Assemblywoman Nicole Malliotakis announced at a press conference Thursday in Eltingville that she will propose legislation to give the New York City mayor a fifth appointment for each of the boroughs.

“We don’t have a voice,” Malliotakis (R-East Shore/Brooklyn) said in front of the Eltingville Transit Center.

“This a community that has long been transportation starved, we always have to fight twice, if not three times as much to get half as much, and, certainly we deserve a representative on the MTA board.”

Staten Island lost its representative, Peter Ward, after a shakeup by Gov. Cuomo’s office announced at the end of March.

The change was part of Cuomo’s efforts to address the “diffused responsibility” of the board, according to a media release announcing the appointment of a new board chairman and four new board members.

Cuomo’s changes limit the terms of appointees to the terms of the administrations that appoint them, however Ward was appointed by Cuomo in 2016. A reason for Ward’s dismissal was not given.

Cuomo replaced Ward and another of his appointees with Haeda Mihaltses of Queens and Michael Lynton of Brooklyn. The other two appointments, Rhonda Herman of Westchester County and Kevin Law of Suffolk County, were made by their county executives.

“The MTA needs a board that will oversee and manage the transit system so it can best serve its riders, and this critical component of the MTA reform plan will ensure an unmatched level of accountability that New Yorkers deserve,” he said in a statement.

“I thank the outgoing members for their service and commitment to improving our state’s transit networks.”

In a letter sent April 17 to the governor and Mayor Bill de Blasio, Malliotakis expressed her discontent with Staten Island no longer being represented on the board. 

De Blasio’s office did not return requests for comment about Malliotakis’ letter, or her proposal to give the mayor a fifth appointment.

A spokesman for Cuomo’s office neither addressed the assemblywoman’s letter nor her proposal, but pointed to the recent announcement that the effective residential toll rate for Staten Islanders crossing the Verrazzano-Narrows Bridge would remain at $5.50 after it was expected to rise to $5.90.

“We take the transportation needs of Staten Island seriously, which is why we recently announced the freezing of the resident toll on the Verrazzano-Narrows Bridge - a toll that has now been frozen for 5 years and keeps it the lowest of any major TBTA crossing,” he said in a statement.

As of Mar. 31, the cash toll for the Verrazzano-Narrows Bridge is $19, and the E-ZPass rate $12.24.

Staten Islanders with E-ZPass, who cross the bridge more than three times a month, the toll is $6.88. Fewer times, and the toll is $7.26. The Staten Island Resident Carpool rate is $3.40.

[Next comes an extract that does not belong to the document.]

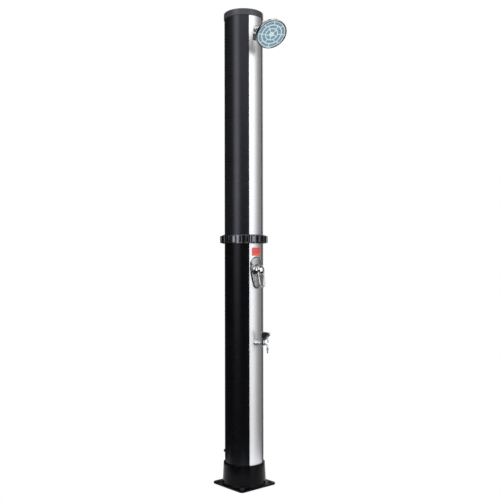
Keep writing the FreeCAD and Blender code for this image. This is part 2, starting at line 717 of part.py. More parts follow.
def mixer_rotor():
    """Turns in the cartridge's mouth and carries the spindle's pin."""
    radius = CARTRIDGE_RADIUS - 4 - RUN_GAP
    pivot = MIXER_PIVOT_OUT
    disc = front_rod(radius, 4 + GLUE_GAP * 3, pivot + 5, MIXER_Z)
    slot_width = 2 * SPINDLE_RADIUS + 2 * OPEN_GAP
    slot = Part.makeBox(slot_width, 50, 2 * radius + 2)
    slot.translate(Vector(-slot_width / 2, -(TANK_RADIUS + 50), MIXER_Z - radius - 1))
    slot = slot.common(front_rod(radius + 5, pivot - 6.5, 60, MIXER_Z))
    pin_hole = cross_hole(PIN_RADIUS)
    return disc.cut(slot).cut(pin_hole)


def mixer_pin():
    length = 2 * (CARTRIDGE_RADIUS - 4 - 1)
    start = Vector(-length / 2, -(TANK_RADIUS + MIXER_PIVOT_OUT), MIXER_Z)
    return Part.makeCylinder(PIN_RADIUS - RUN_GAP / 2, length, start, Vector(1, 0, 0))


def mixer_spindle():
    """Round stem that rocks on the pin; its flat-sided end carries the lever."""
    pivot = MIXER_PIVOT_OUT
    stem = front_rod(SPINDLE_RADIUS, pivot - 4.5, pivot + DOME_BALL_RADIUS + 1.5, MIXER_Z)
    pin_hole = cross_hole(PIN_RADIUS)
    flat = Part.makeBox(20, 12, 10, Vector(-10, -(TANK_RADIUS + pivot + 30), MIXER_Z - SPINDLE_RADIUS - 9.2))
    return stem.cut(pin_hole).cut(flat)


def lever_loop():
    """U of rounded rail that leans forward as it hangs, narrower at its tip."""
    top_half = LEVER_TOP_WIDTH / 2
    tip_half = LEVER_TIP_WIDTH / 2
    tip_centre_z = LEVER_TIP_Z + tip_half
    lean = math.atan2(LEVER_TIP_OUT - LEVER_TOP_OUT, MIXER_Z - tip_centre_z)
    length = (MIXER_Z - tip_centre_z) / math.cos(lean)
    normal = Vector(0, -math.cos(lean), math.sin(lean))

    def place(x, down):
        out = LEVER_TOP_OUT + down * math.sin(lean)
        back = normal * (-LEVER_RAIL_DEPTH / 2)
        return Vector(x, -(TANK_RADIUS + out), MIXER_Z - down * math.cos(lean)) + back

    taper = math.asin((top_half - tip_half) / length)
    inner_half = tip_half - LEVER_RAIL_WIDTH
    inner_top = top_half - LEVER_RAIL_WIDTH
    bend = length - tip_half * math.sin(taper)
    outer_side = tip_half * math.cos(taper)
    inner_side = inner_half * math.cos(taper)
    steps = [
        (-top_half, -2), (-outer_side, bend), ((0, length + tip_half), (outer_side, bend)),
        (top_half, -2), (inner_top, -2),
        (inner_side, bend), ((0, length + inner_half), (-inner_side, bend)), (-inner_top, -2),
    ]
    loop = Part.Face(outline(steps, place)).extrude(normal * LEVER_RAIL_DEPTH)
    long_edges = [edge for edge in loop.Edges
                  if edge.Length > LEVER_RAIL_DEPTH + 3 and edge.BoundBox.ZMin < MIXER_Z - 20]
    return loop.makeFillet(LEVER_EDGE, long_edges)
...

The $5.50 number comes from rebates.

A spokesman for the MTA said the agency has no say on who is appointed to the board, and pointed to the work the agency is doing to improve transit on Staten Island.

“The MTA is putting significant resources into improving transit on Staten Island, with a complete overhaul of its express bus network, comprehensive transportation studies on the North Shore and West Shore, the city’s first contactless payment system on buses, and the upcoming full-fleet replacement of SIR trains with the newest subway car being developed, the R211," he said in a statement.

Currently, the governor has six board appointees, the mayor has four, and the executives of Dutchess Nassau, Orange, Putnam. Suffolk, Rockland and Westchester counties each have one.

The appointees of Dutchess, Orange, Putnam and Rockland counties make up one vote on the board, all other appointees vote individually.

Each appointee needs to be confirmed by the state Senate, and only three of the four recent appointees have been approved, which Malliotakis said she plans to talk with her Senate colleagues about.

Only three of Mayor de Blasio’s four appointments are filled, and the Dutchess County appointment is vacant, according to the MTA website.

If Malliotakis’ legislation, which she said is being sponsored by state Sen. Andrew Lanza in the Senate, were to pass, it would mean Staten Island, a borough with an estimated population less than 500,000, would have the same guaranteed vote as Queens, which has an estimated population higher than 2 million.

“We are a county in this MTA service territory, just like every other county, in fact you have smaller counties that are represented, and so I think it’s very critical to point out that we deserve a voice like every other county,” Malliotakis said.

None of the counties represented on the MTA board with smaller populations than Staten Island have individual votes.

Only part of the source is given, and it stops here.